-- START --
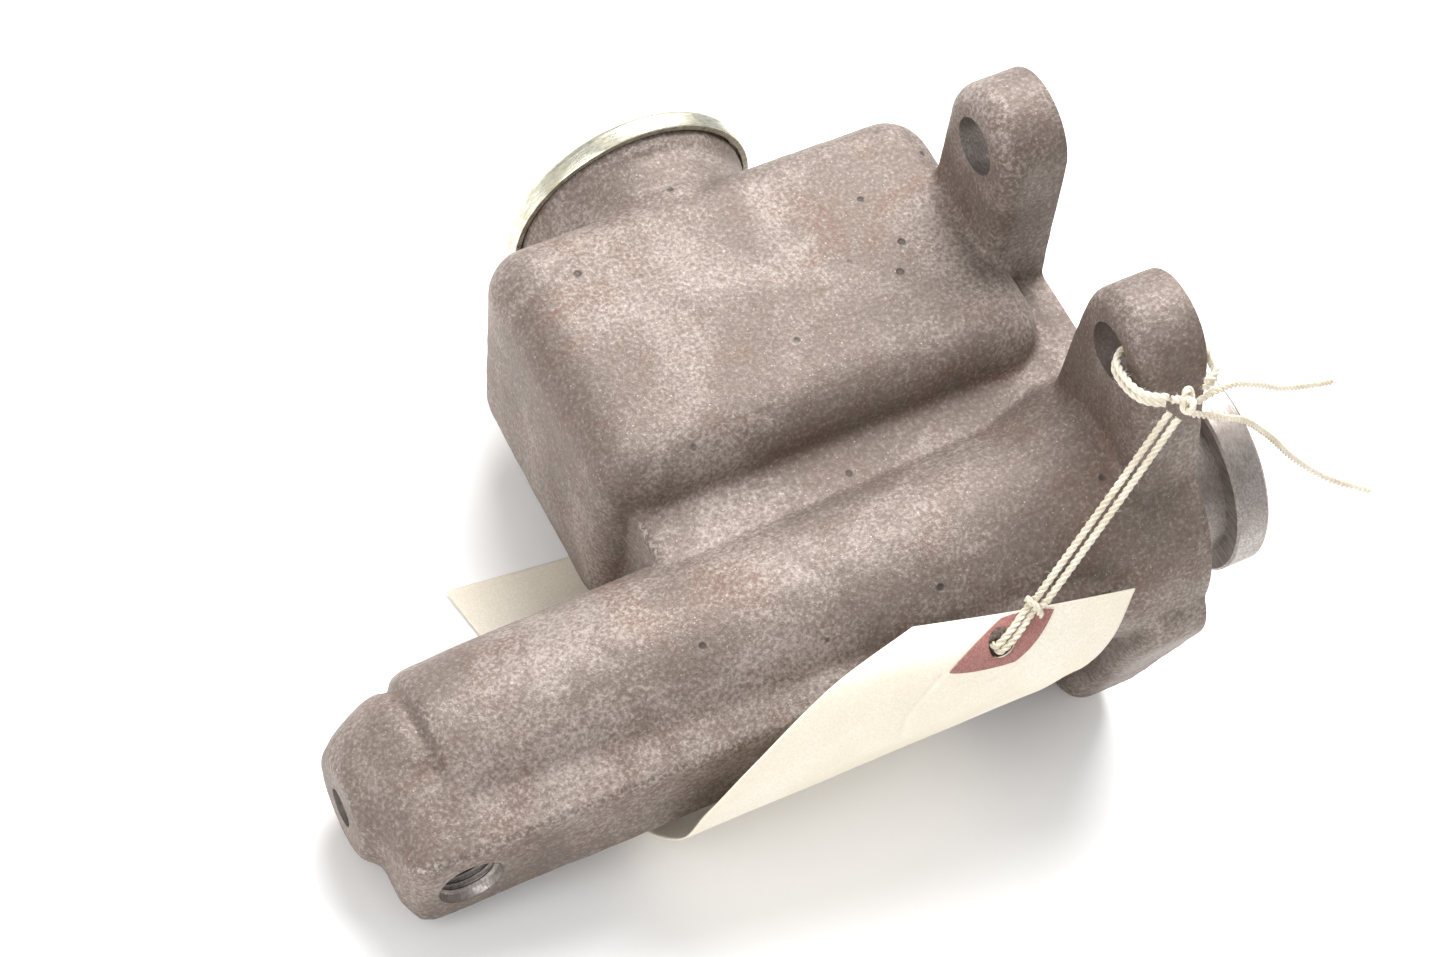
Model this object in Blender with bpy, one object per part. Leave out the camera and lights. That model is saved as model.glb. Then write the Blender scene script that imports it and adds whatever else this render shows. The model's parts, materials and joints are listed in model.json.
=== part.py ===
"""Single-circuit brake master cylinder with an integral reservoir, lying on its side.

Everything is drawn in the bore's own frame: X runs along the bore from the nose to the
push-rod end, Y points from the bore to the reservoir cover, Z completes it. The empty
"lying_pose" then turns that frame into the pose in which the part lies on a flat surface,
on its nose and the two lower ears, with +Z up and the origin under its middle.
"""
import math

import bmesh
import bpy
from mathutils import Matrix, Vector

MM = 0.001

# Clearance between pieces that touch, and the sides of a round piece
FIT_GAP = 0.3 * MM
ROUND_STEPS = 48

# Casting, along the bore
FLANGE_FRONT_X = 158.0 * MM
FLANGE_THICKNESS = 14.0 * MM
BOOT_GROOVE_WIDTH = 9.4 * MM
COLLAR_WIDTH = 7.5 * MM
NOSE_LENGTH = 15.0 * MM
NOSE_FACE_RADIUS = 10.4 * MM
NOSE_ROOT_RADIUS = 17.0 * MM
SHOULDER_LENGTH = 2.6 * MM
BARREL_FRONT_RADIUS = 19.3 * MM
BARREL_MID_RADIUS = 21.0 * MM
BARREL_REAR_RADIUS = 23.5 * MM
BOSS_RADIUS = 26.5 * MM
BOOT_GROOVE_RADIUS = 17.3 * MM
COLLAR_RADIUS = 21.6 * MM
COLLAR_CHAMFER = 0.7 * MM

# Keel, the flat-bottomed rib that carries the outlet
KEEL_DEPTH = 23.7 * MM
KEEL_HALF_WIDTH = 11.0 * MM
KEEL_ROOT_HALF_WIDTH = 16.5 * MM
KEEL_FRONT_X = 3.4 * MM
KEEL_CORNER = 3.0 * MM
OUTLET_X = 15.7 * MM
OUTLET_RADIUS = 6.0 * MM

# Bore and passages
BORE_RADIUS = 12.7 * MM
BORE_FRONT_X = 24.0 * MM
CHAMBER_RADIUS = 8.2 * MM
CHAMBER_FRONT_X = 9.0 * MM
NOSE_PORT_RADIUS = 3.8 * MM
MOUTH_CHAMFER = 1.2 * MM
INTAKE_RADIUS = 3.0 * MM
BLEED_RADIUS = 1.0 * MM

# Reservoir
RESERVOIR_FRONT_X = 66.3 * MM
RESERVOIR_REAR_OVERLAP = 6.0 * MM
RESERVOIR_FLOOR_Y = 26.5 * MM
RESERVOIR_TOP_Y = 89.0 * MM
RESERVOIR_HALF_WIDTH = 27.0 * MM
RESERVOIR_CORNER = 10.0 * MM
RESERVOIR_WALL = 4.5 * MM
RESERVOIR_EDGE = 8.5 * MM
RESERVOIR_DRAFT = 1.5 * MM
WEB_HALF_WIDTH = 15.5 * MM

# Filler neck, cover and its bolt
COVER_X = 108.2 * MM
NECK_HEIGHT = 12.2 * MM
NECK_OUTER_RADIUS = 25.4 * MM
NECK_BORE_RADIUS = 20.0 * MM
COVER_THICKNESS = 1.2 * MM
RIM_HEIGHT = 3.8 * MM
RIM_WIDTH = 1.5 * MM
GASKET_THICKNESS = 1.2 * MM
POST_RADIUS = 7.0 * MM
POST_DROP = 3.2 * MM
BOLT_RADIUS = 3.9 * MM
BOLT_LENGTH = 24.0 * MM
BOLT_HEAD_FLATS = 13.0 * MM
BOLT_HEAD_HEIGHT = 5.3 * MM
BOLT_WASHER_RADIUS = 8.0 * MM
BOLT_WASHER_THICKNESS = 1.2 * MM

# Mounting ears, by the centre of each bolt hole
EAR_Z = 48.7 * MM
HIGH_EAR_Y = 57.8 * MM
LOW_EAR_Y = 5.3 * MM
EAR_RADIUS = 12.0 * MM
EAR_HOLE_RADIUS = 6.0 * MM
EAR_EDGE = 3.0 * MM
PAD_SHIFT_Y = 10.5 * MM

# Piston group, counted from the open end
SNAP_RING_INSET = 3.0 * MM
SNAP_RING_THICKNESS = 1.4 * MM
SNAP_RING_WIDTH = 2.4 * MM
SNAP_GROOVE_DEPTH = 1.3 * MM
STOP_PLATE_THICKNESS = 2.0 * MM
STOP_PLATE_HOLE_RADIUS = 8.5 * MM
PISTON_LENGTH = 72.0 * MM
PISTON_LAND = 8.0 * MM
PISTON_WAIST_RADIUS = 7.0 * MM
PISTON_TAIL_LAND = 4.0 * MM
SOCKET_RADIUS = 5.5 * MM
SOCKET_DEPTH = 14.0 * MM
SECONDARY_CUP_WIDTH = 6.5 * MM
CUP_WASHER_THICKNESS = 0.6 * MM
PRIMARY_CUP_LENGTH = 8.0 * MM
PRIMARY_CUP_WALL = 3.0 * MM
RETAINER_LENGTH = 4.5 * MM
SPRING_WIRE_RADIUS = 0.9 * MM
SPRING_COIL_RADIUS = 8.4 * MM
SPRING_TURNS = 9
PISTON_STROKE = 30.0 * MM

# Residual pressure valve at the blind end
SEAT_THICKNESS = 3.0 * MM
SEAT_HOLE_RADIUS = 6.5 * MM
VALVE_FLANGE_THICKNESS = 1.5 * MM
VALVE_BODY_LENGTH = 8.0 * MM
VALVE_BODY_RADIUS = 7.0 * MM
VALVE_WALL = 1.0 * MM

# Tag and string
TAG_THICKNESS = 0.4 * MM
PATCH_THICKNESS = 0.25 * MM
STRING_RADIUS = 0.75 * MM
TAG_HOLE_RADIUS = 3.0 * MM
PATCH_RADIUS = 9.0 * MM
TAG_BULGE = 2.2 * MM
TAG_HOLE_ACROSS = 0.5
TAG_HOLE_ALONG = 0.6
KNOT_CENTRE = Vector((165.0, -10.4, 50.0)) * MM
KNOT_RADIUS = 2.6 * MM

# Places along the bore
FLANGE_REAR_X = FLANGE_FRONT_X + FLANGE_THICKNESS
COLLAR_FRONT_X = FLANGE_REAR_X + BOOT_GROOVE_WIDTH
MOUTH_X = COLLAR_FRONT_X + COLLAR_WIDTH
SHOULDER_X = NOSE_LENGTH + SHOULDER_LENGTH
MID_X = 0.5 * (SHOULDER_X + FLANGE_FRONT_X)
RESERVOIR_REAR_X = FLANGE_FRONT_X + RESERVOIR_REAR_OVERLAP

# Levels above the bore, from the reservoir's top up the neck and down to the centre post
NECK_TOP_Y = RESERVOIR_TOP_Y + NECK_HEIGHT
POST_TOP_Y = NECK_TOP_Y - POST_DROP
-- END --
• To do:
Write out every line exactly as it stands.

• Result of this exercise:
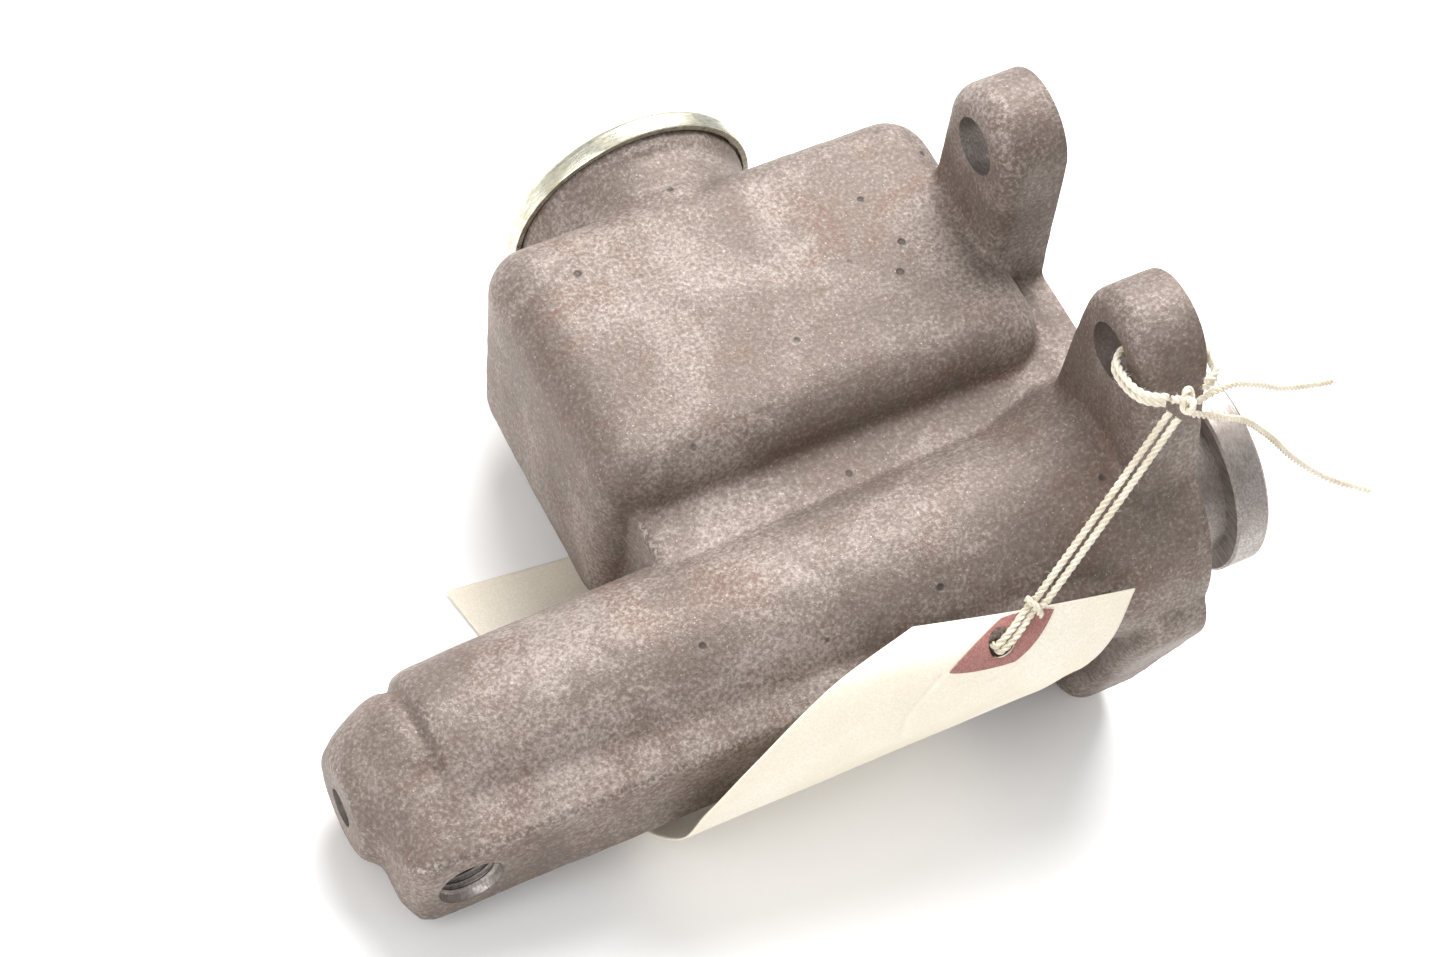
Model this object in Blender with bpy, one object per part. Leave out the camera and lights. That model is saved as model.glb. Then write the Blender scene script that imports it and adds whatever else this render shows. The model's parts, materials and joints are listed in model.json.
=== part.py ===
"""Single-circuit brake master cylinder with an integral reservoir, lying on its side.

Everything is drawn in the bore's own frame: X runs along the bore from the nose to the
push-rod end, Y points from the bore to the reservoir cover, Z completes it. The empty
"lying_pose" then turns that frame into the pose in which the part lies on a flat surface,
on its nose and the two lower ears, with +Z up and the origin under its middle.
"""
import math

import bmesh
import bpy
from mathutils import Matrix, Vector

MM = 0.001

# Clearance between pieces that touch, and the sides of a round piece
FIT_GAP = 0.3 * MM
ROUND_STEPS = 48

# Casting, along the bore
FLANGE_FRONT_X = 158.0 * MM
FLANGE_THICKNESS = 14.0 * MM
BOOT_GROOVE_WIDTH = 9.4 * MM
COLLAR_WIDTH = 7.5 * MM
NOSE_LENGTH = 15.0 * MM
NOSE_FACE_RADIUS = 10.4 * MM
NOSE_ROOT_RADIUS = 17.0 * MM
SHOULDER_LENGTH = 2.6 * MM
BARREL_FRONT_RADIUS = 19.3 * MM
BARREL_MID_RADIUS = 21.0 * MM
BARREL_REAR_RADIUS = 23.5 * MM
BOSS_RADIUS = 26.5 * MM
BOOT_GROOVE_RADIUS = 17.3 * MM
COLLAR_RADIUS = 21.6 * MM
COLLAR_CHAMFER = 0.7 * MM

# Keel, the flat-bottomed rib that carries the outlet
KEEL_DEPTH = 23.7 * MM
KEEL_HALF_WIDTH = 11.0 * MM
KEEL_ROOT_HALF_WIDTH = 16.5 * MM
KEEL_FRONT_X = 3.4 * MM
KEEL_CORNER = 3.0 * MM
OUTLET_X = 15.7 * MM
OUTLET_RADIUS = 6.0 * MM

# Bore and passages
BORE_RADIUS = 12.7 * MM
BORE_FRONT_X = 24.0 * MM
CHAMBER_RADIUS = 8.2 * MM
CHAMBER_FRONT_X = 9.0 * MM
NOSE_PORT_RADIUS = 3.8 * MM
MOUTH_CHAMFER = 1.2 * MM
INTAKE_RADIUS = 3.0 * MM
BLEED_RADIUS = 1.0 * MM

# Reservoir
RESERVOIR_FRONT_X = 66.3 * MM
RESERVOIR_REAR_OVERLAP = 6.0 * MM
RESERVOIR_FLOOR_Y = 26.5 * MM
RESERVOIR_TOP_Y = 89.0 * MM
RESERVOIR_HALF_WIDTH = 27.0 * MM
RESERVOIR_CORNER = 10.0 * MM
RESERVOIR_WALL = 4.5 * MM
RESERVOIR_EDGE = 8.5 * MM
RESERVOIR_DRAFT = 1.5 * MM
WEB_HALF_WIDTH = 15.5 * MM

# Filler neck, cover and its bolt
COVER_X = 108.2 * MM
NECK_HEIGHT = 12.2 * MM
NECK_OUTER_RADIUS = 25.4 * MM
NECK_BORE_RADIUS = 20.0 * MM
COVER_THICKNESS = 1.2 * MM
RIM_HEIGHT = 3.8 * MM
RIM_WIDTH = 1.5 * MM
GASKET_THICKNESS = 1.2 * MM
POST_RADIUS = 7.0 * MM
POST_DROP = 3.2 * MM
BOLT_RADIUS = 3.9 * MM
BOLT_LENGTH = 24.0 * MM
BOLT_HEAD_FLATS = 13.0 * MM
BOLT_HEAD_HEIGHT = 5.3 * MM
BOLT_WASHER_RADIUS = 8.0 * MM
BOLT_WASHER_THICKNESS = 1.2 * MM

# Mounting ears, by the centre of each bolt hole
EAR_Z = 48.7 * MM
HIGH_EAR_Y = 57.8 * MM
LOW_EAR_Y = 5.3 * MM
EAR_RADIUS = 12.0 * MM
EAR_HOLE_RADIUS = 6.0 * MM
EAR_EDGE = 3.0 * MM
PAD_SHIFT_Y = 10.5 * MM

# Piston group, counted from the open end
SNAP_RING_INSET = 3.0 * MM
SNAP_RING_THICKNESS = 1.4 * MM
SNAP_RING_WIDTH = 2.4 * MM
SNAP_GROOVE_DEPTH = 1.3 * MM
STOP_PLATE_THICKNESS = 2.0 * MM
STOP_PLATE_HOLE_RADIUS = 8.5 * MM
PISTON_LENGTH = 72.0 * MM
PISTON_LAND = 8.0 * MM
PISTON_WAIST_RADIUS = 7.0 * MM
PISTON_TAIL_LAND = 4.0 * MM
SOCKET_RADIUS = 5.5 * MM
SOCKET_DEPTH = 14.0 * MM
SECONDARY_CUP_WIDTH = 6.5 * MM
CUP_WASHER_THICKNESS = 0.6 * MM
PRIMARY_CUP_LENGTH = 8.0 * MM
PRIMARY_CUP_WALL = 3.0 * MM
RETAINER_LENGTH = 4.5 * MM
SPRING_WIRE_RADIUS = 0.9 * MM
SPRING_COIL_RADIUS = 8.4 * MM
SPRING_TURNS = 9
PISTON_STROKE = 30.0 * MM

# Residual pressure valve at the blind end
SEAT_THICKNESS = 3.0 * MM
SEAT_HOLE_RADIUS = 6.5 * MM
VALVE_FLANGE_THICKNESS = 1.5 * MM
VALVE_BODY_LENGTH = 8.0 * MM
VALVE_BODY_RADIUS = 7.0 * MM
VALVE_WALL = 1.0 * MM

# Tag and string
TAG_THICKNESS = 0.4 * MM
PATCH_THICKNESS = 0.25 * MM
STRING_RADIUS = 0.75 * MM
TAG_HOLE_RADIUS = 3.0 * MM
PATCH_RADIUS = 9.0 * MM
TAG_BULGE = 2.2 * MM
TAG_HOLE_ACROSS = 0.5
TAG_HOLE_ALONG = 0.6
KNOT_CENTRE = Vector((165.0, -10.4, 50.0)) * MM
KNOT_RADIUS = 2.6 * MM

# Places along the bore
FLANGE_REAR_X = FLANGE_FRONT_X + FLANGE_THICKNESS
COLLAR_FRONT_X = FLANGE_REAR_X + BOOT_GROOVE_WIDTH
MOUTH_X = COLLAR_FRONT_X + COLLAR_WIDTH
SHOULDER_X = NOSE_LENGTH + SHOULDER_LENGTH
MID_X = 0.5 * (SHOULDER_X + FLANGE_FRONT_X)
RESERVOIR_REAR_X = FLANGE_FRONT_X + RESERVOIR_REAR_OVERLAP

# Levels above the bore, from the reservoir's top up the neck and down to the centre post
NECK_TOP_Y = RESERVOIR_TOP_Y + NECK_HEIGHT
POST_TOP_Y = NECK_TOP_Y - POST_DROP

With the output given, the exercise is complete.